The true marks of identification in ceremonial costumes are found in the headdresses. The hair is generally permitted to float free. From the banged forelocks to the bobbed side hair and thence to the long back
strands there is recognizable the geometric stepped form so often associated by the Indian with cloud terraces. Impersonators whose hair has been cut wear wigs of long horsehair. Certain actors who are impersonating comic characters wear short wigs of different kinds of hair and wool. There are also fringes and bangs of horsehair, goat's hair, and sheep's wool which are tied across the forehead or worn all the way around the head. Sometimes the hair is worn in a wrapped club at the neck or wound into whorls or tied with yarn over wooden frames (pl. 38).
Every performer wears some ornament in his hair, even if it is no more than the white, downy, "breath" feather or a red, downy badge of office. Sometimes the green or yellow pompon of gleaming parrot feathers (pl. 20), from its place on top of the head, moves in accordance with the dancer's steps. More elaborate ornaments of feathers and carved gourd are worn from side to side or from front to back.
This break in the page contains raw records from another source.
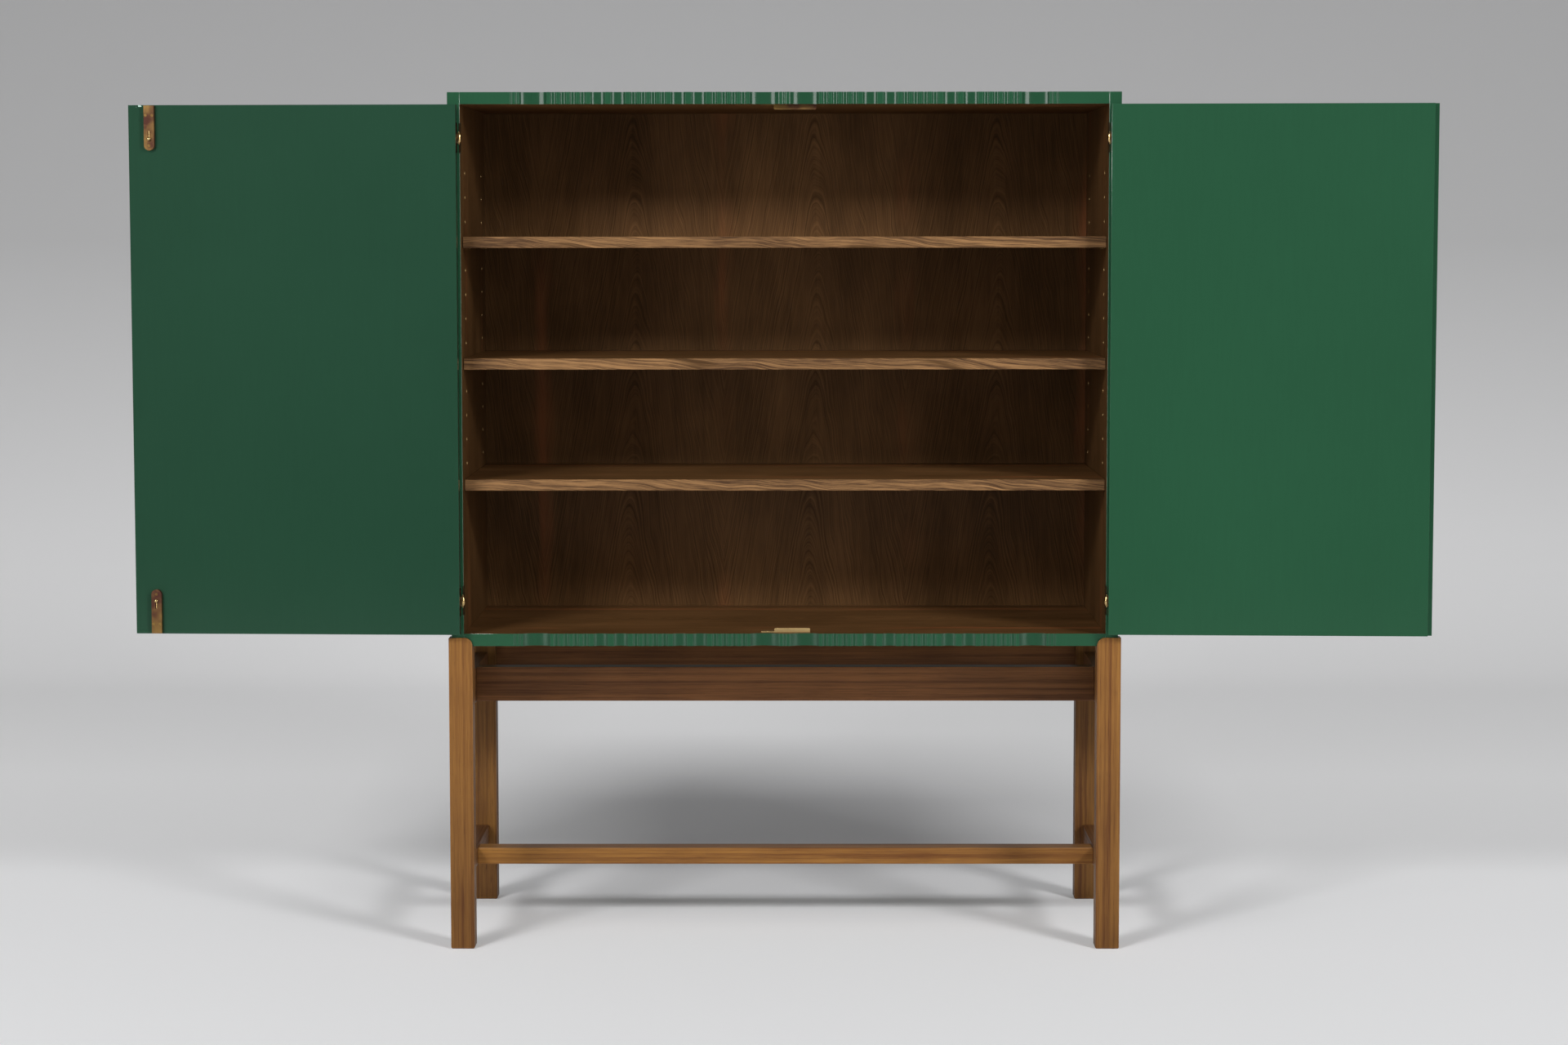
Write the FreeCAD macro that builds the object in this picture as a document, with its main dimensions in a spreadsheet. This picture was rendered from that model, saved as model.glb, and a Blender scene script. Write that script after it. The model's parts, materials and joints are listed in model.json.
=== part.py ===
import FreeCAD, Part
import os
import re
import Sketcher

"""A two-door storage cabinet with inset fluted doors, on an open stand of four legs.

Millimetres, +Z up. The origin is on the floor at the middle of the stand, with the front at -Y
and +X to the right. The doors stand open, as in use.
"""

# Driving sizes, in millimetres and degrees: alias, value, meaning

CASE_SIZES = (
    ("case_width", 1180.0, "outside width of the case"),
    ("case_depth", 488.0, "outside depth of the case"),
    ("case_height", 975.0, "outside height of the case"),
    ("case_floor", 543.0, "underside of the case above the floor"),
    ("side_thickness", 22.0, "side panels"),
    ("top_thickness", 21.0, "top board"),
    ("bottom_thickness", 22.0, "bottom board"),
    ("back_thickness", 12.0, "back panel"),
    ("back_inset", 12.0, "back panel in from the rear edge"),
    ("back_groove", 6.0, "depth of the grooves round the back panel"),
    ("tongue_thickness", 8.0, "tongues of the top and bottom boards"),
    ("tongue_depth", 7.0, "tongues into the side panels"),
    ("tongue_stop", 40.0, "tongues start behind the front"),
)

STAND_SIZES = (
    ("stand_side_margin", 5.0, "legs beyond each side of the case"),
    ("stand_end_margin", 6.0, "legs beyond the front and the rear of the case"),
    ("leg_size", 42.0, "square legs"),
    ("leg_lap", 15.0, "legs up the sides of the case"),
    ("leg_corner", 14.0, "round inner corner of each leg top"),
    ("foot_bevel", 2.0, "bevel round each foot"),
    ("rail_drop", 66.0, "upper rails below the case"),
    ("rail_height", 63.0, "upper rails"),
    ("rear_rail_rise", 14.0, "rear rail above the other upper rails"),
    ("rail_thickness", 24.0, "upper side and rear rails"),
    ("rail_inset", 3.0, "rails in from the outside of the legs"),
    ("middle_rail_thickness", 32.0, "upper middle rail"),
    ("stretcher_top", 144.0, "top of the low side stretchers"),
    ("stretcher_height", 34.0, "low side stretchers"),
    ("low_middle_top", 141.0, "top of the low middle stretcher"),
    ("low_middle_height", 30.0, "low middle stretcher"),
    ("low_middle_width", 43.0, "low middle stretcher, front to back"),
    ("tenon_length", 20.0, "tenons into the legs"),
    ("tenon_thickness", 8.0, "tenons into the legs"),
    ("tenon_shoulder", 7.0, "shoulder above and below each tenon"),
    ("cross_tenon_length", 12.0, "tenons of the middle rails"),
    ("dowel_diameter", 10.0, "dowel between leg and side panel"),
    ("dowel_length", 26.0, "dowel between leg and side panel"),
)

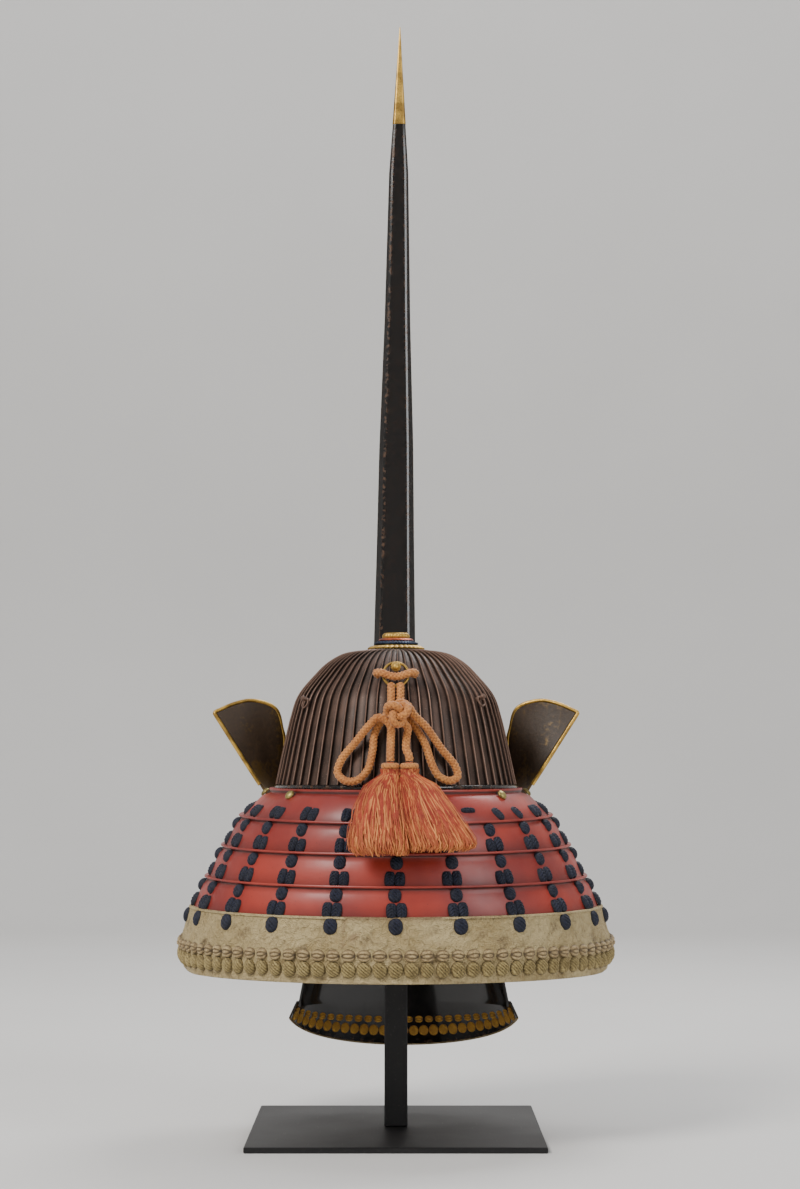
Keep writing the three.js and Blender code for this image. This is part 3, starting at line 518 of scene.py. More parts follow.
HITCH_LINE = [
    (-15.5, -87.6, 403.6), (-16.8, -91.6, 405), (-12.6, -95.8, 405), (-6, -96.8, 402.6),
    (0, -97, 401.6), (6, -96.8, 402.6), (12.6, -95.8, 405), (16.8, -91.6, 405),
    (15.5, -87.6, 403.6),
]
LEFT_LINE = [
    (-4, -100, 394.8), (-4, -103.4, 388.8), (-4, -106.6, 382), (-4.8, -109, 375),
    (-8, -111, 368.4), (-13.5, -112.2, 361), (-18, -113, 352), (-20, -115.8, 336),
    (-24, -119.4, 321), (-32.5, -119.6, 312.4), (-42.5, -115.6, 311.6), (-49.8, -109.8, 318.4),
    (-46.4, -109, 330), (-34.6, -111.6, 344.5), (-21.8, -118.2, 360), (-15.4, -120.4, 365.6),
    (-9, -121.2, 363.6), (-4.2, -121.2, 357.4), (-4.1, -119, 349.4), (-4.4, -122.4, 339),
    (-4.6, -126.4, 332.6), (-4.6, -127, 328.2),
]
RIGHT_LINE = [
    (4, -100, 394.8), (4, -103.4, 388.8), (4, -106.6, 382), (4.8, -109, 375), (8, -111, 368.4),
    (13.5, -112.2, 361.6), (18.5, -112.4, 355), (25.5, -114.2, 342), (31, -116.6, 325.5),
    (37, -117.4, 315.4), (46.5, -114.2, 311.8), (52.8, -110, 315.4), (51, -108.6, 324),
    (39.2, -111, 339), (26, -118.2, 357.5), (15.6, -120, 368), (10.4, -119.6, 375.6),
    (4, -119.8, 378.6), (-1, -120, 374.4), (0.8, -121.4, 368.2), (6, -122.2, 362),
    (10.2, -121.4, 356.4), (9.4, -120, 349.6), (8.8, -122.6, 339), (11.4, -126.4, 332.6),
    (11.5, -127, 328.2),
]


def knot_line(size=3.25, middle=(1.5, -128.5, 369.5), depth=4.2, steps=30):
    """The interlaced middle of the bow's knot: a three-lobed closed turn before the crossing."""
    line = []
    for k in range(steps + 1):
        a = math.pi / 2 + 2 * math.pi * k / steps
        line.append((middle[0] + size * (math.sin(a) + 2 * math.sin(2 * a)),
                     middle[1] - depth * math.sin(3 * a),
                     middle[2] + size * (math.cos(a) - 2 * math.cos(2 * a))))
    return line


cords = {}
for name, points in (("hitch", HITCH_LINE), ("left", LEFT_LINE), ("right", RIGHT_LINE)):
    cords[name] = braided("bow_cord_" + name + "_braid", points)
    settle(cords[name][0], ORANGE_SILK, "orange_silk", "bow_cord_" + name)
    print(name, "cord is", round(cords[name][2] * 1000), "mm long")

# %% [markdown]
# A tassel is a bundle of unspun silk, bound with a turn of the cord and left to spread.
# A thousand separate thin strands catch the light as real silk does, over a plain core
# that stops one from seeing through. Each strand keeps its own place in the bundle.

# %% Tassels
class Parts:
    """Gathers several closed forms into one mesh, each turned outwards."""

    def __init__(self):
        self.points, self.faces, self.wear_and_shade = [], [], []

    def add(self, sections, wear_and_shade=0.0, loop=False):
        self.add_mesh(*closed_form(sections, loop), wear_and_shade)

    def add_mesh(self, points, faces, wear_and_shade=0.0):
        start = len(self.points)
        self.points += points
        self.faces += [tuple(start + k for k in face) for face in outwards(points, faces)]
        self.wear_and_shade += list(wear_and_shade) if hasattr(wear_and_shade, "__len__") else [wear_and_shade] * len(points)

    def build(self, name, sharp=40):
        return make_object(name, self.points, self.faces, sharp, self.wear_and_shade)


# Rows of height, left edge, right edge, distance back and half depth, from the head down.
TASSEL_LEFT = [
    (327.6, -8, -1.2, 127, 3.4), (324.5, -12.3, 3.1, 127, 7.4), (319.5, -12.3, 3.1, 127, 7.4),
    (316.5, -12.8, 3.0, 128, 6.6), (309, -24, 3.2, 134, 9), (297, -31, 4.5, 144, 11),
    (277, -36, 7.5, 162, 12), (258, -38, 11, 170, 13), (251, -34, 10, 171, 11),
]
TASSEL_RIGHT = [
    (327.6, 8.2, 15, 127, 3.4), (324.5, 3.7, 19.3, 127, 7.4), (319.5, 3.7, 19.3, 127, 7.4),
    (316.5, 4, 20, 128, 6.6), (309, 4.1, 33, 134, 9), (297, 5.4, 42, 144, 11),
    (277, 8.4, 56, 162, 12), (260, 11.9, 66, 170, 13), (254, 12.5, 60, 171, 11),
]
HEAD_ROWS = 3
STRANDS = 1050
STRAND_STEPS = 14
STRAY_SHARE = 0.07
PALE_CHOICES = (0.0, 0.0, 0.1, 0.45, 0.8)


def tassel_ring(row, sides, scale=1.0):
    z, left, right, back, half = row
    middle, half_width = (left + right) / 2, (right - left) / 2
    return [(middle + math.cos(a) * half_width * scale, -back + math.sin(a) * half * scale, z)
            for a in around(sides)]


def tassel_collar(name, rows):
    """The turn of cord that binds the tassel's head, with the slant of its braid."""
    row, steps, sides, radius, relief = rows[1], 72, 20, 2.4, 0.55
    centre = Vector(((row[1] + row[2]) / 2, -row[3], rows[1][0] - 0.4))
    sections, wear_and_shade = [], []
    for k, (x, y, _) in enumerate(tassel_ring(row, steps, 0.68)):
        out = (Vector((x, y, centre.z)) - centre).normalized()
        ring = []
        for j, a in enumerate(around(sides)):
            crown = weave(j / sides, k / 4.5)
            size = radius + relief * crown
            ring.append((x + out.x * size * math.cos(a), y + out.y * size * math.cos(a),
                         centre.z + size * math.sin(a)))
            # Painted shade in the gaps between strands.
            wear_and_shade.append(gap_shade(crown))
        sections.append(ring)
    collar = swept(name, sections, loop=True, sharp=80, wear_and_shade=wear_and_shade)
    return settle(collar, ORANGE_SILK, "orange_silk")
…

The narrow bandeau of deerskin, or fillet of yucca leaves, may be worn alone on the head or it may serve as a base for other ornamentation. Flower symbols of gourd or cornhusks, painted in simple colors, can be fastened at the side or front, and elaborate forms made of little sticks set at angles to a small round piece of wood are twined with colored yarns to represent a squash blossom, from the center of which floats a gently swaying downy feather (pl. 9). Buffalo or cow horns, or imitations of these made from long gourd necks, are fastened to one or both sides.
The war bonnet, generally associated with the fiercer Indian tribes, has its counterpart in the Pueblo dress. It is made with the buckskin cap base or the simple bandeau, in which feathers are stuck upright around the head and down the two side streamers. In contrast to more generally recognized forms, these streamers reach to just below the shoulders, and in all probability are influenced by the attire which has been borrowed or purchased from other tribes. The simple roach of tall feathers stands upright from the forelock across the crown and ends in a long streamer floating to the middle of the back. This is popular in many villages.
The basic form of the women's headdresses is a strip of deerskin crossing the crown of the head from ear to ear and secured beneath the chin. Ornaments may be applied at the top and sides (fig. 13, P. 83). A common headdress is the tablet, or flat upright plaque of wood, or the wooden frame covered with deerskin or cloth. The simplest form is found among the Rio Grande pueblos, where a rectangular tablet (pl. 19), terraced at the top and with incisions in the center, is worn across the head and held in place by a band or thong tied under the chin. This form is prevalent throughout the Pueblo span and its shape and elaboration appear to develop, as has been noted of the mask, as one goes westward.
At Zuñi, a thin board terraced at the top is perched upright on a caplike base made of strips of deerskin sewn on one end to the bandeau and attached together at the crown of the head (pl. 10). This is worn by the Corn Maidens when they return to the village in their special ceremony, a ritual which originally took place every four years. This slender form is decorated with symbols of the sun, moon, and stars, and at the terraced top are two downy feathers. Small, geometric wooden forms of the various directional colors are set on the bandeau where the cross strips intersect. In the Butterfly Dance of the Hopi, a dance performed by the Butterfly Clan, who are said to have been prehistoric colonists from the Rio Grande pueblos, a tablet similar to those of the east is worn by the women. However, among the Hopi the form is often elaborated, as it is made of many separate shapes each suggesting some symbolic form. These shapes are put together by means of pegs and buckskin thongs until they are built up to a mass which assumes very large proportions. The most familiar design elements employed are clouds,
butterflies, sprouting corn, and rain, and the bright colors are sharply contrasted. Black is frequently used to outline the separate shapes and to accent the divisions of various patterns.
Another common headdress is one which completely covers the top of the head. This is used mainly in dances requiring more elaborate impersonations. It may likewise be made on a base of deerskin with the decorative incorporation of horns, flowers, and feathers.
Closest to the mask forms, but without actually concealing the wearer, are the animal headdresses of the Rio Grande pueblos. They vary from the simple deerskin cap to which the horns have been applied, to the actual animal head (pl. 25) cured and with the horns intact. When the horn-ornamented deerskin cap is used, the long space from the neck to the waist is filled with sheaves of various feathers which are bid in series and accented with dotlike puffs of down (pl. 26).